It's because the pandemic has become an extremely inconvenient roadblock on the highway to the eventual privatisation of the remaining public services.

  • States refusing to use existing Public Health vaccination plans, created for just this eventuality, in favour of vaccinations at Walgreens or whatever.

  • Cuomo avoiding using the NY Public Health vaccination plan in favor of one created by him and his aides. He's had enough of experts apparently, and doesn't mind saying it. He put a donor in charge of vaccine rollout.

  • The Conservative govt in the UK awarding 9 figure, repeat nine figure, PPE contracts to Conservative Donor-owned companies that only specialise in party supplies or something.

Anything to avoid reversing the trend of cutbacks to all public services.

Anything to maintain the march to privatisation.

Anything to avoid funding public services (that aren't cops), to avoid hiring people, and thefore empowering the unions.

Even in the middle of a global pandemic they will not reverse course and fund public services.

At the cost of hundreds of thousands of lives.

Government buildings should be marched on.

  • bark [none/use name]
    ·
    4 years ago

    I think you have it backwards.

    The pandemic is a chance to engage in massive destruction of public services.

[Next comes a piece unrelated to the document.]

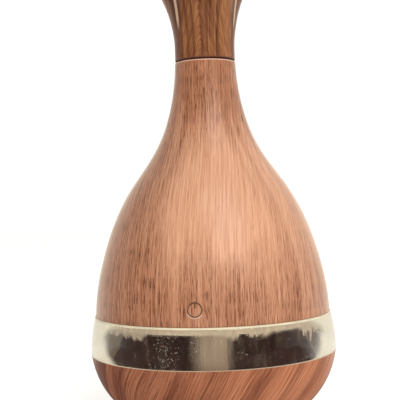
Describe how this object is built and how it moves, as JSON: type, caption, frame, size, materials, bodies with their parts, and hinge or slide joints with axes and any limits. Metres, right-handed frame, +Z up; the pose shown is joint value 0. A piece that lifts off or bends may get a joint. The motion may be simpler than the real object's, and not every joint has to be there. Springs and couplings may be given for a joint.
{
  "type": "cool mist humidifier",
  "caption": "Vase-shaped cool mist humidifier: wood-grain bowl and neck, clear water window, petal mist head, cotton wick and piezo mist disc.",
  "frame": {"origin": "centre of the foot ring on the table", "axes": "+Z up the vase's axis, -Y towards the front with the button, +X to the right seen from the front"},
  "size_m": [0.1, 0.1, 0.183],
  "materials": {
    "wood_film": "wood-grain transfer film on moulded plastic, satin",
    "clear_plastic": "clear moulded plastic, slightly warm",
    "foot_rubber": "matt dark rubber",
    "silicone": "translucent off-white silicone",
    "cream_plastic": "moulded cream plastic",
    "tan_plastic": "moulded light tan plastic",
    "brown_plastic": "moulded dark brown plastic",
    "white_plastic": "moulded white plastic",
    "black_plastic": "moulded black plastic",
    "board": "green solder mask on glass-fibre board",
    "screw_steel": "zinc-plated steel",
    "socket_steel": "plated folded sheet",
    "ferrite": "sintered dark grey",
    "copper_wire": "enamelled copper wire",
    "capacitor_sleeve": "aluminium can in a dark blue sleeve",
    "lamp": "moulded lamp package",
    "lead_red": "insulated wire",
    "lead_black": "insulated wire",
    "spring_steel": "stainless wire",
    "mesh_steel": "stainless sheet",
    "piezo_ceramic": "silvered ceramic",
    "cotton": "pressed cotton"
  },
  "bodies": {
    "tank": {"base_bowl": "wood_film", "window_ring": "clear_plastic", "foot_ring": "foot_rubber", "rim_gasket": "silicone"},
    "upper_unit": {"upper_shell": "wood_film", "deck": "cream_plastic", "skirt_seal": "silicone", "deck_screws": "screw_steel", "main_board": "board", "board_screws": "screw_steel", "board_chips": "black_plastic", "boost_coil": "ferrite", "coil_winding": "copper_wire", "capacitors": "capacitor_sleeve", "lamps": "lamp", "tact_switch": "black_plastic", "usb_socket": "socket_steel", "port_plate": "black_plastic", "lead_live": "lead_red", "lead_return": "lead_black", "lead_clips": "cream_plastic", "guide_tube": "cream_plastic", "holder_gasket": "silicone", "collar": "brown_plastic", "head_seal": "silicone", "disc_gasket": "silicone", "mesh_plate": "mesh_steel", "piezo_ring": "piezo_ceramic", "disc_retainer": "cream_plastic"},
    "button": {"power_button": "wood_film", "switch_plunger": "white_plastic"},
    "wick_carrier": {"wick_holder": "tan_plastic", "wick_cap": "tan_plastic", "wick_spring": "spring_steel"},
    "wick_stick": {"wick": "cotton"},
    "head": {"mist_head": "wood_film", "nozzle_insert": "cream_plastic"}
  },
  "joints": [
    {"name": "upper_unit_lift", "type": "slide", "parent": "tank", "child": "upper_unit", "axis": [0, 0, 1], "range_m": [0, 0.06]},
    {"name": "button_press", "type": "slide", "parent": "upper_unit", "child": "button", "axis": [0, 1, 0], "range_m": [0, 0.0006], "stiffness_N_per_m": 1500, "springref_m": -0.0006},
    {"name": "wick_holder_turn", "type": "hinge", "parent": "upper_unit", "child": "wick_carrier", "pos_m": [0, 0, 0.042], "axis": [0, 0, 1], "range_deg": [0, 90]},
    {"name": "wick_travel", "type": "slide", "parent": "wick_carrier", "child": "wick_stick", "axis": [0, 0, -1], "range_m": [0, 0.0015], "stiffness_N_per_m": 150, "springref_m": -0.002, "deforming": ["wick_spring"]},
    {"name": "head_lift", "type": "slide", "parent": "upper_unit", "child": "head", "axis": [0, 0, 1], "range_m": [0, 0.03]}
  ]
}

    • late90smullbowl [they/them]
      hexagon
      ·
      edit-2
      4 years ago

      I mean, the slow destruction of public services has been the agenda since the eighties, imo. They want to privatise them.

      There is however still the perception among the public that these services exist in some way, as if it's still the sixties or something.

      The pandemic is inconvenient because it breaks the illusion. It shows people that cutbacks and austerity and neoliberal policies have eviscerated these services, to the extent that they cannot cope with a pandemic.